Beards as Gothic arches. Nice touch.
There are eight Traits per set, leaving some room for choice in your character build; and also a couple of spare Trait slots beyond the five for further customisation - Turbine points out that many players may eschew the Legendary Trait in favour of a sets of four and three. An advantage of this simple system over standard talent trees is that Turbine can introduce new Traits and sets at will, and it's considering doing so in future updates.
Turbine is less forthcoming on the remaining changes in Mines of Moria at the moment. The new crafting guilds will take the tradeskill-inclined down particular specialisation paths using a reputation system. Turbine is promising to make far greater use of its "session play" style where players can take jump out of their own characters' skins for a while to play as a great hero (or villain, or chicken) of Middle-Earth. Although there no word of new Monster Play battlegrounds yet, the Ettenmoors is being thoroughly reworked; monster classes will be tweaked, an automatic system introduced to balance conflicts by buffing the weaker side, as well as new hot-spot and artefact-based objectives.

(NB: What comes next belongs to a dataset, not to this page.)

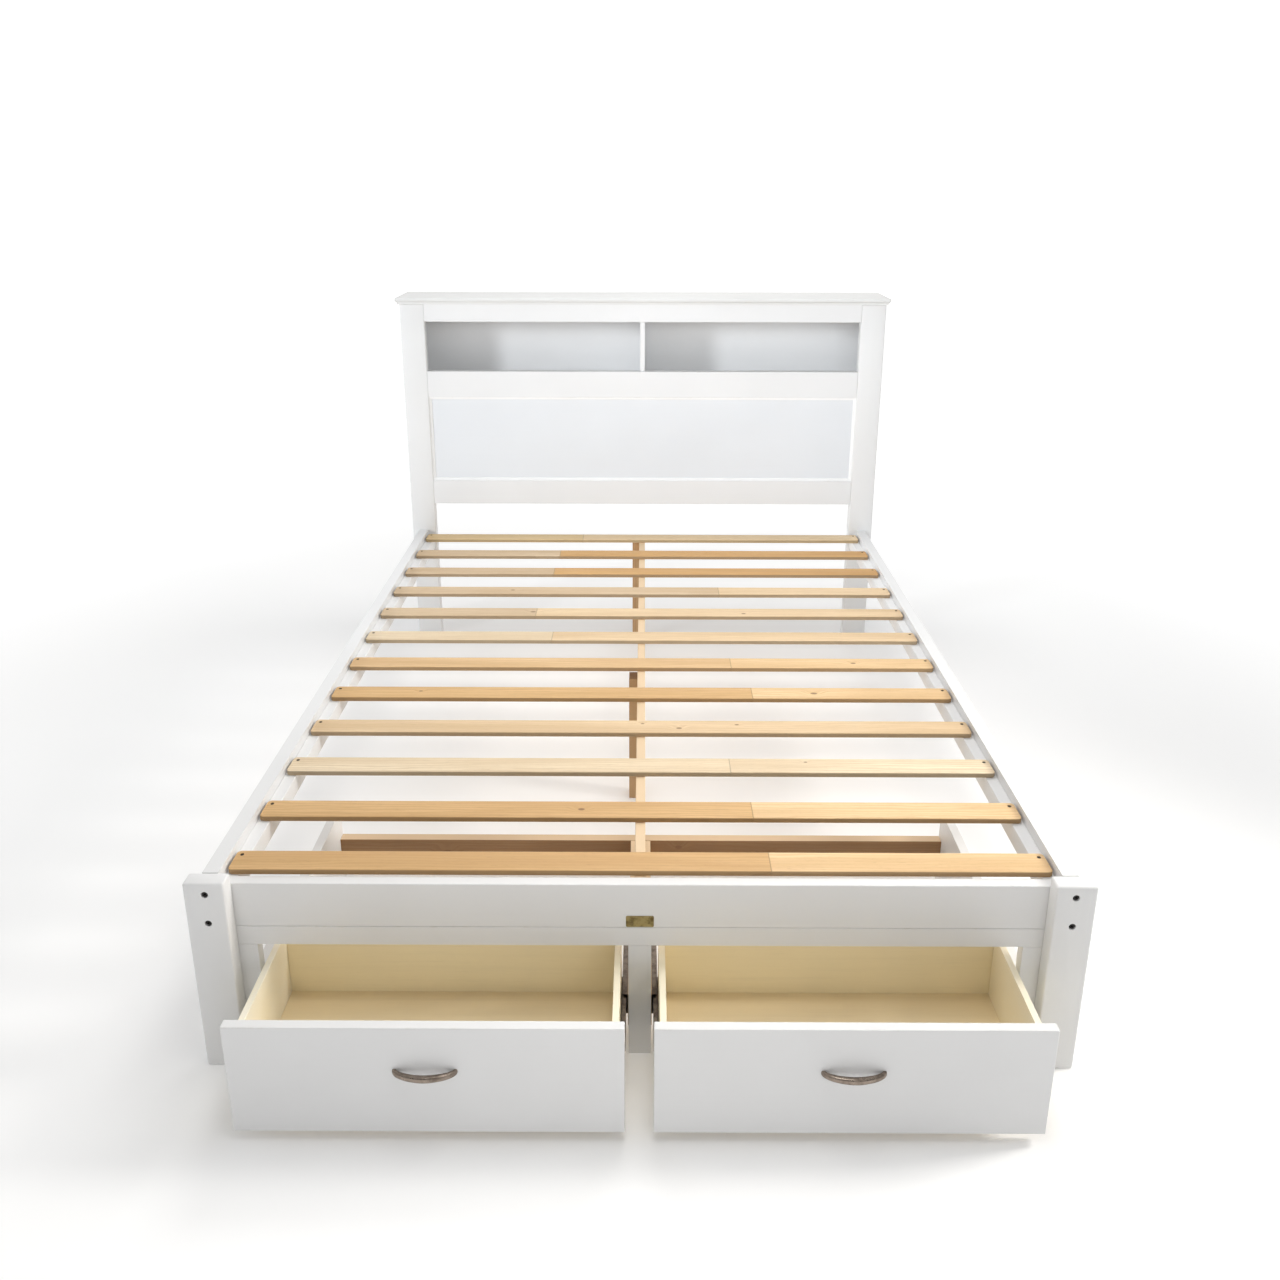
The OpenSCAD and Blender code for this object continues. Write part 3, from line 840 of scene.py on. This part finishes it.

Mines of Moria might only make a quiet splash when it's released in a few months time, drowned out by the noisy heavyweight clash between Warhammer Online and the next World of Warcraft expansion, Wrath of the Lich King. But Lord of the Rings Online shouldn't be underestimated; it's the quiet success story of MMOs, profitable, smoothly run, elegant, polished and brimming with good ideas. Subscribers won't be surprised to learn that this expansion is no exception; the only trouble is getting that message out to everyone else.